I've come way out of character by accepting these things. I had earlier resolved against them but that was decades ago before they became this spectacular. I can have my favorite things with no trouble at all. In just a few minutes. The time it takes to bring a cup of water to boiling in the microwave.
But then I looked at the ingredients and was horrified.
I'll finish what I have but then they must go. Too bad. For I love them so.
I must stick with the program of using basic ingredients, potato, butter, milk and chicken or beef stock, and eliminate all extraneous chemistry no matter how innocuous each one.
After these packages are used then it's back to ricing a microwaved baked potato, an additional four minutes plus cleaning the ricer, plus bringing out the butter and milk, and making my own gravy from my own stock, a matter of a small pot and roux that is butter and flour and whatever herbs and spices strike my fancy that moment.
Because these beautiful chemicals and their magical properties are outrageous.
What's that? What's that. Shhh, shhh, shhh, hold on a second ...
What's that?
That's my central nervous system saying, "thank you."
This stuff is fantastic.
I mean it.
I must admit, it tastes better than my own gravy. I'll have to learn from their flavor specialists. After all, they paid a fortune for their superior expertise over decades of honing their acutely focused mad flavor perfecting skills.
Good Lord. Mad scientists. You're all quite insane.
I like salt. But I like the gray colored mineral-y Celtic sea salt best. It has a lot less sodium.

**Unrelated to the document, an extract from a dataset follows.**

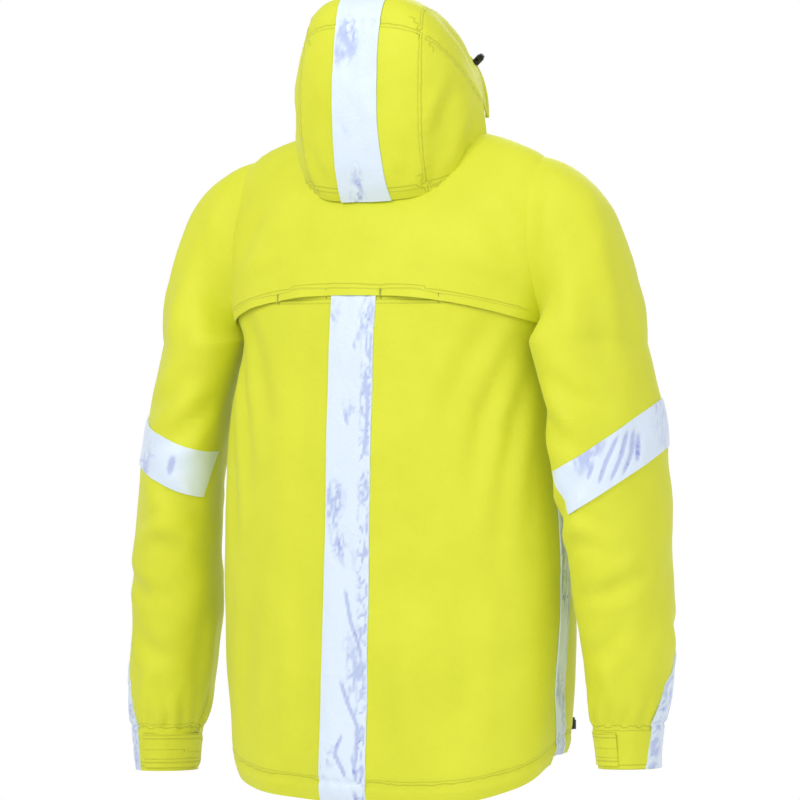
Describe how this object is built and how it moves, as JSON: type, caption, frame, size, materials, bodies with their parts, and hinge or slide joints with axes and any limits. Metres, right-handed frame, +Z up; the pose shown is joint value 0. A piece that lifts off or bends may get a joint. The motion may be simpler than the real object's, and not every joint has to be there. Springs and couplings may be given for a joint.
{
  "type": "foul weather jacket",
  "caption": "Hooded foul weather jacket with a vented back yoke, reflective tapes, a two-way front zip, zipped pockets and cuff tabs, hung open as if worn.",
  "frame": {"origin": "top of the hanger loop inside the back of the neck", "axes": "+Z up along the wearer, -Y the way the wearer faces, +X the wearer's left"},
  "size_m": [0.7742, 0.3226, 1.0401],
  "materials": {
    "shell_cloth": "matt coated nylon",
    "collar_cloth": "matt coated nylon",
    "reflective_tape": "satin reflective film",
    "lining_mesh": "knitted mesh",
    "dark_webbing": "woven",
    "thread": "dense stitching",
    "zip_chain": "moulded",
    "zip_metal": "black enamel",
    "toggle_plastic": "moulded"
  },
  "bodies": {
    "body": {"back_panel": "shell_cloth", "back_yoke": "shell_cloth", "back_tape": "reflective_tape", "back_lining": "lining_mesh", "collar": "collar_cloth", "hanger_loop": "dark_webbing", "vent_bar_tacks": "thread", "hem_toggles": "toggle_plastic", "front_yoke_left": "shell_cloth", "front_yoke_right": "shell_cloth", "side_panel_left": "shell_cloth", "side_panel_right": "shell_cloth", "side_tape_left": "reflective_tape", "side_tape_right": "reflective_tape", "zip_chain_upper_left": "zip_chain", "zip_chain_upper_right": "zip_chain"},
    "hood": {"hood_nape": "shell_cloth", "hood_crown_centre": "shell_cloth", "hood_crown_left": "shell_cloth", "hood_crown_right": "shell_cloth", "hood_tape_nape": "reflective_tape", "hood_tape_crown": "reflective_tape", "hood_toggles": "toggle_plastic"},
    "zip_slider_top": {"zip_slider_top": "zip_metal"},
    "zip_puller_top": {"zip_puller_top": "zip_metal"},
    "zip_slider_low": {"zip_slider_low": "zip_metal"},
    "zip_puller_low": {"zip_puller_low": "zip_metal"},
    "sleeve_upper_left": {"sleeve_head_left": "shell_cloth", "sleeve_upper_left": "shell_cloth"},
    "sleeve_lower_left": {"sleeve_elbow_left": "shell_cloth", "elbow_tape_left": "reflective_tape", "sleeve_lower_left": "shell_cloth", "sleeve_cuff_left": "shell_cloth", "cuff_tape_left": "reflective_tape"},
    "cuff_tab_left": {"cuff_tab_left": "shell_cloth"},
    "front_left": {"front_panel_left": "shell_cloth", "zip_chain_lower_left": "zip_chain", "pocket_zip_left": "zip_chain", "pocket_bag_left": "lining_mesh"},
    "pocket_slider_left": {"pocket_slider_left": "zip_metal"},
    "pocket_puller_left": {"pocket_puller_left": "zip_metal"},
    "hood_button_left": {"hood_button_left": "toggle_plastic"},
    "hem_button_left": {"hem_button_left": "toggle_plastic"},
    "sleeve_upper_right": {"sleeve_head_right": "shell_cloth", "sleeve_upper_right": "shell_cloth"},
    "sleeve_lower_right": {"sleeve_elbow_right": "shell_cloth", "elbow_tape_right": "reflective_tape", "sleeve_lower_right": "shell_cloth", "sleeve_cuff_right": "shell_cloth", "cuff_tape_right": "reflective_tape"},
    "cuff_tab_right": {"cuff_tab_right": "shell_cloth"},
    "front_right": {"front_panel_right": "shell_cloth", "zip_chain_lower_right": "zip_chain", "pocket_zip_right": "zip_chain", "pocket_bag_right": "lining_mesh"},
    "pocket_slider_right": {"pocket_slider_right": "zip_metal"},
    "pocket_puller_right": {"pocket_puller_right": "zip_metal"},
    "hood_button_right": {"hood_button_right": "toggle_plastic"},
    "hem_button_right": {"hem_button_right": "toggle_plastic"}
  },
  "joints": [
    {"name": "hood_fold", "type": "hinge", "parent": "body", "child": "hood", "pos_m": [0, 0.0585, -0.066], "axis": [-1, 0, 0], "range_deg": [0, 95], "deforming": ["hood_nape", "hood_tape_nape"]},
    {"name": "zip_slider_top_slide", "type": "slide", "parent": "body", "child": "zip_slider_top", "axis": [0, -0.07, -0.9975], "range_m": [0, 0.226]},
    {"name": "zip_puller_top_hinge", "type": "hinge", "parent": "zip_slider_top", "child": "zip_puller_top", "pos_m": [0, -0.1358, -0.00301], "axis": [-1, 0, 0], "range_deg": [0, 120]},
    {"name": "zip_slider_low_slide", "type": "slide", "parent": "body", "child": "zip_slider_low", "axis": [0, 0.07, 0.9975], "range_m": [0, 0.45]},
    {"name": "zip_puller_low_hinge", "type": "hinge", "parent": "zip_slider_low", "child": "zip_puller_low", "pos_m": [0, -0.19007, -0.77599], "axis": [-1, 0, 0], "range_deg": [0, 120]},
    {"name": "shoulder_left", "type": "hinge", "parent": "body", "child": "sleeve_upper_left", "pos_m": [0.215, -0.0335, -0.101], "axis": [0, -1, 0], "range_deg": [0, 75], "deforming": ["sleeve_head_left"]},
    {"name": "elbow_left", "type": "hinge", "parent": "sleeve_upper_left", "child": "sleeve_lower_left", "pos_m": [0.314, -0.0175, -0.463], "axis": [-1, 0, 0], "range_deg": [0, 85], "deforming": ["sleeve_elbow_left", "elbow_tape_left"]},
    {"name": "cuff_tab_left_peel", "type": "hinge", "parent": "sleeve_lower_left", "child": "cuff_tab_left", "pos_m": [0.344, 0.0188, -0.794], "axis": [0, -0.0973, -0.9953], "range_deg": [0, 100]},
    {"name": "front_left_open", "type": "hinge", "parent": "body", "child": "front_left", "pos_m": [0.188, -0.139, -0.558], "axis": [0, 0, 1], "range_deg": [0, 65]},
    {"name": "pocket_slider_left_slide", "type": "slide", "parent": "front_left", "child": "pocket_slider_left", "axis": [0, -0.0615, -0.9981], "range_m": [0, 0.14]},
    {"name": "pocket_puller_left_hinge", "type": "hinge", "parent": "pocket_slider_left", "child": "pocket_puller_left", "pos_m": [0.12958, -0.16133, -0.51944], "axis": [-0.9563, -0.2918, 0.018], "range_deg": [0, 110]},
    {"name": "hood_button_left_press", "type": "slide", "parent": "hood", "child": "hood_button_left", "axis": [-0.7431, 0, -0.6691], "range_m": [0, 0.003], "stiffness_N_per_m": 400, "springref_m": -0.002},
    {"name": "hem_button_left_press", "type": "slide", "parent": "body", "child": "hem_button_left", "axis": [0, 0, -1], "range_m": [0, 0.003], "stiffness_N_per_m": 400, "springref_m": -0.002},
    {"name": "shoulder_right", "type": "hinge", "parent": "body", "child": "sleeve_upper_right", "pos_m": [-0.215, -0.0335, -0.101], "axis": [0, 1, 0], "range_deg": [0, 75], "deforming": ["sleeve_head_right"]},
    {"name": "elbow_right", "type": "hinge", "parent": "sleeve_upper_right", "child": "sleeve_lower_right", "pos_m": [-0.314, -0.0175, -0.463], "axis": [-1, 0, 0], "range_deg": [0, 85], "deforming": ["sleeve_elbow_right", "elbow_tape_right"]},
    {"name": "cuff_tab_right_peel", "type": "hinge", "parent": "sleeve_lower_right", "child": "cuff_tab_right", "pos_m": [-0.344, 0.0188, -0.794], "axis": [0, 0.0973, 0.9953], "range_deg": [0, 100]},
    {"name": "front_right_open", "type": "hinge", "parent": "body", "child": "front_right", "pos_m": [-0.188, -0.139, -0.558], "axis": [0, 0, -1], "range_deg": [0, 65]},
    {"name": "pocket_slider_right_slide", "type": "slide", "parent": "front_right", "child": "pocket_slider_right", "axis": [0, -0.0615, -0.9981], "range_m": [0, 0.14]},
    {"name": "pocket_puller_right_hinge", "type": "hinge", "parent": "pocket_slider_right", "child": "pocket_puller_right", "pos_m": [-0.12958, -0.16133, -0.51944], "axis": [-0.9563, 0.2918, -0.018], "range_deg": [0, 110]},
    {"name": "hood_button_right_press", "type": "slide", "parent": "hood", "child": "hood_button_right", "axis": [0.7431, 0, -0.6691], "range_m": [0, 0.003], "stiffness_N_per_m": 400, "springref_m": -0.002},
    {"name": "hem_button_right_press", "type": "slide", "parent": "body", "child": "hem_button_right", "axis": [0, 0, -1], "range_m": [0, 0.003], "stiffness_N_per_m": 400, "springref_m": -0.002}
  ]
}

This product is simply amazing. Most impressive. You add a few rounded tablespoons to a cup of boiling water and it goes, stir stir stir soup soup soup soup soup schwing dense mashed potatoes.
It's magic! Right before your eyes. It's actually fun to make.
I could just cry.
Really?
This is the chemistry it takes to pull off the magic.
Compare all this to: potato, butter, milk, salt / pepper.
I must revert to my old fashioned ways. Not even my old fashioned ways. Not even my mother's old fashioned ways, rather, I must revert back to my grandmothers' old fashioned ways. Except she didn't have a microwave to speed up cooking a potato and she didn't have a ricer. Her way was boil peeled potatoes that are cubed then smash smash smash with handheld smasher. There were always some lumps.